# [Aim]
Using the listing below, set down each line from the line containing "Turn this picture" through the line containing "tab_radius = 0.6", both ends included, exactly and with nothing added.

# [Source records]
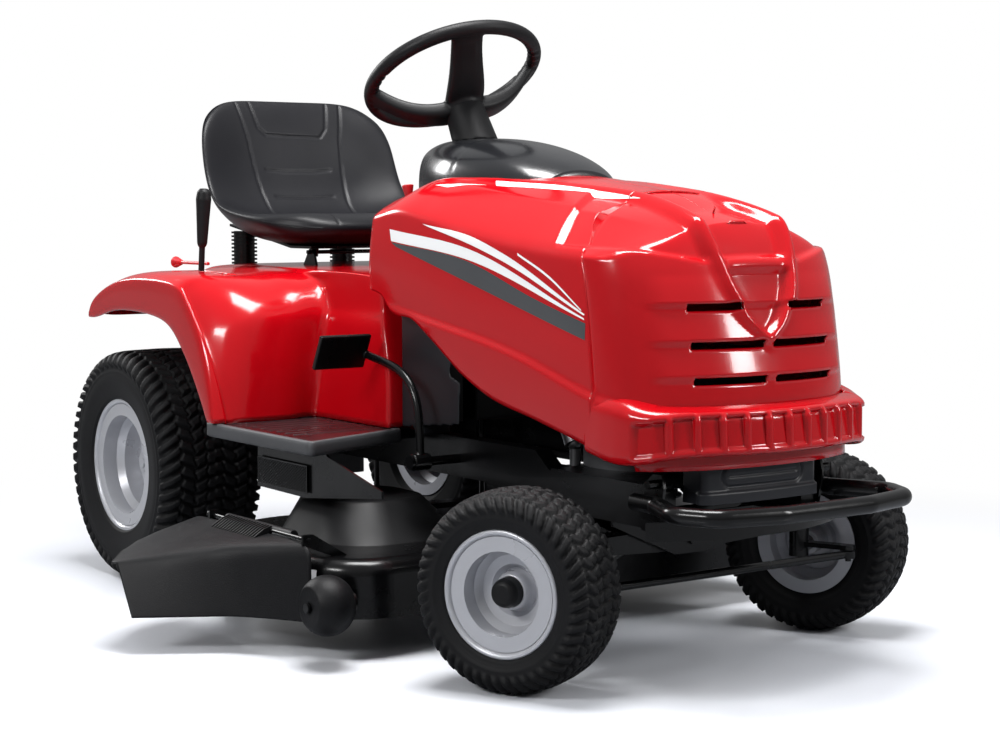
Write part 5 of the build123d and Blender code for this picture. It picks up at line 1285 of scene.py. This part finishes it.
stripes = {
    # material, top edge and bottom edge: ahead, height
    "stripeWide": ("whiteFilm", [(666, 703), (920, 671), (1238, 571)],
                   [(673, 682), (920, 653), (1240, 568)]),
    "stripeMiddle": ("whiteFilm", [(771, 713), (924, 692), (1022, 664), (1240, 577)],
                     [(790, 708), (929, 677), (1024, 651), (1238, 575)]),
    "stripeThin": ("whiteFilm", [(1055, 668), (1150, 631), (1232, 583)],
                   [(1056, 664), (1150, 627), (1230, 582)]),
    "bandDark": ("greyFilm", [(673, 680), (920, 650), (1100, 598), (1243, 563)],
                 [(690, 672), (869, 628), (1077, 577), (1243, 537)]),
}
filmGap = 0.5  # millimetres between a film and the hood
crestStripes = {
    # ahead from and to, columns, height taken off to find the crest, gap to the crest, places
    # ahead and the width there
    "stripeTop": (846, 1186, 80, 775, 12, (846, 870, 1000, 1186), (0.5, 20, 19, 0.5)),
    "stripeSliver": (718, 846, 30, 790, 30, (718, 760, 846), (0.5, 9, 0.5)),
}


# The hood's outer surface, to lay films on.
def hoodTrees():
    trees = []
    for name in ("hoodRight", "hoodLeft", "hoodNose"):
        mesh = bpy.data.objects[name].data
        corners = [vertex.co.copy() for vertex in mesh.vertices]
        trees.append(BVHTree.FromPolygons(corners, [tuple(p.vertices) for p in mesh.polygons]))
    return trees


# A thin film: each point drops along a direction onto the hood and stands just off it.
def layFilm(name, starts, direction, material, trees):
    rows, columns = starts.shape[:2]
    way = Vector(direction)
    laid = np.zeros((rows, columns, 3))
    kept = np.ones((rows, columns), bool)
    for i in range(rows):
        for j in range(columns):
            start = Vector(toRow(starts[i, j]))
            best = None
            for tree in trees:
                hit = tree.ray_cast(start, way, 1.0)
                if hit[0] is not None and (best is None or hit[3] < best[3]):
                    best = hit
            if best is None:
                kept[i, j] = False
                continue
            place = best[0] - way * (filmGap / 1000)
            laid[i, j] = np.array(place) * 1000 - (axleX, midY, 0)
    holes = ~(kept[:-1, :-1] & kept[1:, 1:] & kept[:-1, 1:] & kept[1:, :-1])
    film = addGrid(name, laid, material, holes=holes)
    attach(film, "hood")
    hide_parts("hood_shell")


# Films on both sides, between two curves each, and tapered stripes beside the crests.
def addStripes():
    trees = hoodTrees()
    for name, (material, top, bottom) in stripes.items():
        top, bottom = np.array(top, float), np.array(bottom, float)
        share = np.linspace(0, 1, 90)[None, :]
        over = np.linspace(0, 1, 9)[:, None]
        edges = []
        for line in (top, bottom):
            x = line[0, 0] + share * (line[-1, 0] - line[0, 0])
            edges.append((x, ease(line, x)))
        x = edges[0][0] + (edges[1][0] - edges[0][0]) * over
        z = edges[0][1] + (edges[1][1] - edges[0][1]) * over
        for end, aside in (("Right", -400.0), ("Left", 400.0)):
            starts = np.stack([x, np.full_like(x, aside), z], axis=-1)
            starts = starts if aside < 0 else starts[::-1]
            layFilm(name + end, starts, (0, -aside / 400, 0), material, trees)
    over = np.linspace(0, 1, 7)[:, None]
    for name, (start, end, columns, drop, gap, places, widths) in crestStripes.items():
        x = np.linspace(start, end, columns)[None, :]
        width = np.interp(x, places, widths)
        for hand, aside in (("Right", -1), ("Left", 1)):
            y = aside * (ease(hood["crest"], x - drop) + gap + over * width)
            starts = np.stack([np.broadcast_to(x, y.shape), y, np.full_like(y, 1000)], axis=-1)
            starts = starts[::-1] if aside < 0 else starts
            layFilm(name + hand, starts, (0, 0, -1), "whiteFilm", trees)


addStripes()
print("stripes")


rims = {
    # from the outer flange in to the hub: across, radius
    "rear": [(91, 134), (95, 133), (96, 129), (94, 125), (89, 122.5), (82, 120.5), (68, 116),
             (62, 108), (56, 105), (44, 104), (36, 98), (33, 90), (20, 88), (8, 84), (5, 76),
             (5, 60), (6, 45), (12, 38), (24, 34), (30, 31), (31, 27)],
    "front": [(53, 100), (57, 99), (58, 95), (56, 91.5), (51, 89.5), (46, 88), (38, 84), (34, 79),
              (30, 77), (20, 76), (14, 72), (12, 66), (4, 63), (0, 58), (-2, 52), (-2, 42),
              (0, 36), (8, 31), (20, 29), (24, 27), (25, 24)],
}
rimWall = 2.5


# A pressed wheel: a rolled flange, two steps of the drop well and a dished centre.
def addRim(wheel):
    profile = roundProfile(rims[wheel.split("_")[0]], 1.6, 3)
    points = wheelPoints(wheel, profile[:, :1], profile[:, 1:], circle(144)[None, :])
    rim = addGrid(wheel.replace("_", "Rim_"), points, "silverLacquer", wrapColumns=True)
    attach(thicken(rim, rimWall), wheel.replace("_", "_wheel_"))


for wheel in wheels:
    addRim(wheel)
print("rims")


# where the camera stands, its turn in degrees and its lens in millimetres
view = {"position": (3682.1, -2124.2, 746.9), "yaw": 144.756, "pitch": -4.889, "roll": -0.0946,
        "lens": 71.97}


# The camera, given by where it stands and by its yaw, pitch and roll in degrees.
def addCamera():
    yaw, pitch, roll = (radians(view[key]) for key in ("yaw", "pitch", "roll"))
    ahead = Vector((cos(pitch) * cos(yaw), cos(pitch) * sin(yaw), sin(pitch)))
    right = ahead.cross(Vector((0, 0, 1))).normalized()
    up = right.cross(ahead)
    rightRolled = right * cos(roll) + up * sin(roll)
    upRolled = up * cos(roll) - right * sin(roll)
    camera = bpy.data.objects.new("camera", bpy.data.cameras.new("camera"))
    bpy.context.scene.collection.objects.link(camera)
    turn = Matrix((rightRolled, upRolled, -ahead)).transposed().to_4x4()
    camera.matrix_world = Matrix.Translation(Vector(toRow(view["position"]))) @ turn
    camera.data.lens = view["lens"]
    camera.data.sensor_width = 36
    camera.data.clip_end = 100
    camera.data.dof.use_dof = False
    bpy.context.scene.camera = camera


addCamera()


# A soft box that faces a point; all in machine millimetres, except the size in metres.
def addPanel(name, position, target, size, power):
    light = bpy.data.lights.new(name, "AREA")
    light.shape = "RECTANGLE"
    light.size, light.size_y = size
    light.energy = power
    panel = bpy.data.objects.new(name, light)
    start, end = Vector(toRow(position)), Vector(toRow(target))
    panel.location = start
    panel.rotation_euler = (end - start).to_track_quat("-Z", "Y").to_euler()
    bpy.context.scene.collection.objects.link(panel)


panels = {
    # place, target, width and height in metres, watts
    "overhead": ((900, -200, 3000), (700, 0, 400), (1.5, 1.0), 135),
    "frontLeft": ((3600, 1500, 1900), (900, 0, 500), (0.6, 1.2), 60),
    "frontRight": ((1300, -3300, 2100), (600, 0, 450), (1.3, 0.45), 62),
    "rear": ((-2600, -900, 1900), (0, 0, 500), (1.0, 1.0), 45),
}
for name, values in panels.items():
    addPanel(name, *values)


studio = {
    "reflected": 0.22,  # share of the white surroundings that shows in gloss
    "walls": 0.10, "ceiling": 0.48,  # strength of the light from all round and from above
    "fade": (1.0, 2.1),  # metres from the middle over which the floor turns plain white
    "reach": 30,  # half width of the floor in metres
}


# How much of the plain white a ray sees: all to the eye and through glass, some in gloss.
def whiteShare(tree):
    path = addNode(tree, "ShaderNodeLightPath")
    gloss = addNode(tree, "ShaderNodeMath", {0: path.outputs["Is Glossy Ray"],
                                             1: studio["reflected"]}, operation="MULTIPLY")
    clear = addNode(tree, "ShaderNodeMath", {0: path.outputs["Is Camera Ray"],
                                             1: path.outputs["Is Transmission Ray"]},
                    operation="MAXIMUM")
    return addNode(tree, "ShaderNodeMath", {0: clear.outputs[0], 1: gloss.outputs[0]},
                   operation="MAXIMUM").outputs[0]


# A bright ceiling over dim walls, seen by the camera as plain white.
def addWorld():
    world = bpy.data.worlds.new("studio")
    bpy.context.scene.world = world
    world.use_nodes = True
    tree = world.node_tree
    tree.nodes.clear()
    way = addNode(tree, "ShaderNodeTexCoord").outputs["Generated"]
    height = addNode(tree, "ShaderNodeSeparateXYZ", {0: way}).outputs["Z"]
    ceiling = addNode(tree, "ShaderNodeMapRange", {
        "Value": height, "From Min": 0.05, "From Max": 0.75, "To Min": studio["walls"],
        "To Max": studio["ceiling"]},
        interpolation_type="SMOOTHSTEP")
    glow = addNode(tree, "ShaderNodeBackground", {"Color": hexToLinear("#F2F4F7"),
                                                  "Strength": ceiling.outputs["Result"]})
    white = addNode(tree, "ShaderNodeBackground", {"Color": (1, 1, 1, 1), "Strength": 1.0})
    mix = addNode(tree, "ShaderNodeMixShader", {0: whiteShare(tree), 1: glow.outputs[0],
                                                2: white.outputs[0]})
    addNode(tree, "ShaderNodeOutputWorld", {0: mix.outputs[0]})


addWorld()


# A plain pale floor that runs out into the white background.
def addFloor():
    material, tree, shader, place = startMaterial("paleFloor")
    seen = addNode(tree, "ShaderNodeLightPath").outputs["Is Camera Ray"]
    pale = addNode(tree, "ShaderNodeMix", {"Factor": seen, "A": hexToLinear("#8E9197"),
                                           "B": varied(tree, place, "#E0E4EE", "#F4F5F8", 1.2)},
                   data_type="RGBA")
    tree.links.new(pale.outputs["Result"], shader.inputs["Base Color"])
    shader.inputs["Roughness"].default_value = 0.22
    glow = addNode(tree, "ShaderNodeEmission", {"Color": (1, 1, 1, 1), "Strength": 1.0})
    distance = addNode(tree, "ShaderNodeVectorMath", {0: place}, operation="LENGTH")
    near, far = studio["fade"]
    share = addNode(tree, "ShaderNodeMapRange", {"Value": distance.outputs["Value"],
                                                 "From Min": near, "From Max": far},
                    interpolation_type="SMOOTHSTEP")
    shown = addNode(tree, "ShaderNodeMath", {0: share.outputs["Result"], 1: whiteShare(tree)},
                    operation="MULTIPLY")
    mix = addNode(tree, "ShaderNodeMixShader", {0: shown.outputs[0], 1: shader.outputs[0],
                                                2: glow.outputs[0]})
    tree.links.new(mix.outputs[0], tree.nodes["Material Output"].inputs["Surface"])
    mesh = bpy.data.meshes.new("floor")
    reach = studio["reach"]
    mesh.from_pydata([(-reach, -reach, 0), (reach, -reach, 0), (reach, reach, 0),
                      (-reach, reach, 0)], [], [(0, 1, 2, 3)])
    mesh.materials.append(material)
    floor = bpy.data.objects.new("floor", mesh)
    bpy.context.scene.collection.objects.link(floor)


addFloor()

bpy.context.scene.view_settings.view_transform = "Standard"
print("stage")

---

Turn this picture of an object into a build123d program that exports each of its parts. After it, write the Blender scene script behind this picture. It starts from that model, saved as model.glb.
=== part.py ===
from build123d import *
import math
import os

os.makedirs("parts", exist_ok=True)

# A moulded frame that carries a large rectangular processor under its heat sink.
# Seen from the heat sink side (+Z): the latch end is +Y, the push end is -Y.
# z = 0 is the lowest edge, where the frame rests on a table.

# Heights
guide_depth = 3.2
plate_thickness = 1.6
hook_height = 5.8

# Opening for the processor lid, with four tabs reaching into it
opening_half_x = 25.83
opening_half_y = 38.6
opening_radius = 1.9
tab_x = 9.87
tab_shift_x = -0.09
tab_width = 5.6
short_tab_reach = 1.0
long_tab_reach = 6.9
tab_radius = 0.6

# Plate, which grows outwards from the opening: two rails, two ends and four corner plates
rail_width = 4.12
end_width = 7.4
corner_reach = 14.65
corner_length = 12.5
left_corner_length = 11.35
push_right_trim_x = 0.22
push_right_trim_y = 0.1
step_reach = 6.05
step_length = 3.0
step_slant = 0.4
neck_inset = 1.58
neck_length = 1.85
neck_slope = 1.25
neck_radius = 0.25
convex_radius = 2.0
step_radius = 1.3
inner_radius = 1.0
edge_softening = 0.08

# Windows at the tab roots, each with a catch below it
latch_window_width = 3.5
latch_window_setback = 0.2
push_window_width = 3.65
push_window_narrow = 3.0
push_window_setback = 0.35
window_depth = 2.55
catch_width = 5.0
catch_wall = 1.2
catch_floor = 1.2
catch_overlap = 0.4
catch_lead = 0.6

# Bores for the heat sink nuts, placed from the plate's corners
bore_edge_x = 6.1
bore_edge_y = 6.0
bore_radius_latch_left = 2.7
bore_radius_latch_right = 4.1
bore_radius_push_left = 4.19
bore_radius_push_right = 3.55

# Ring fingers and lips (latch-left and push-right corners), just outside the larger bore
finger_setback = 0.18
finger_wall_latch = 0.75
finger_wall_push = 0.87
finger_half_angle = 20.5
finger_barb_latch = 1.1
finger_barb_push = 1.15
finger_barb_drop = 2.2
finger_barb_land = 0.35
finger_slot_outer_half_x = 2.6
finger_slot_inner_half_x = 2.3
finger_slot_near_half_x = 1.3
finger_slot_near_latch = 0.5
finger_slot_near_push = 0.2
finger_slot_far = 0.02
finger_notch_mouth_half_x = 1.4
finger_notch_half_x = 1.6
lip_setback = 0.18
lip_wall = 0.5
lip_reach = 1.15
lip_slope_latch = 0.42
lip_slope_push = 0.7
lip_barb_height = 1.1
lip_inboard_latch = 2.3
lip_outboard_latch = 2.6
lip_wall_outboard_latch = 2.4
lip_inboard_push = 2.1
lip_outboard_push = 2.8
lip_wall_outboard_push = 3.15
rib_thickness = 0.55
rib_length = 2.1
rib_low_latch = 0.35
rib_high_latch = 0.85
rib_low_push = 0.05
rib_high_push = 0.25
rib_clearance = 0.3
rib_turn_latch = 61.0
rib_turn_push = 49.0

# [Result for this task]
Turn this picture of an object into a build123d program that exports each of its parts. After it, write the Blender scene script behind this picture. It starts from that model, saved as model.glb.
=== part.py ===
from build123d import *
import math
import os

os.makedirs("parts", exist_ok=True)

# A moulded frame that carries a large rectangular processor under its heat sink.
# Seen from the heat sink side (+Z): the latch end is +Y, the push end is -Y.
# z = 0 is the lowest edge, where the frame rests on a table.

# Heights
guide_depth = 3.2
plate_thickness = 1.6
hook_height = 5.8

# Opening for the processor lid, with four tabs reaching into it
opening_half_x = 25.83
opening_half_y = 38.6
opening_radius = 1.9
tab_x = 9.87
tab_shift_x = -0.09
tab_width = 5.6
short_tab_reach = 1.0
long_tab_reach = 6.9
tab_radius = 0.6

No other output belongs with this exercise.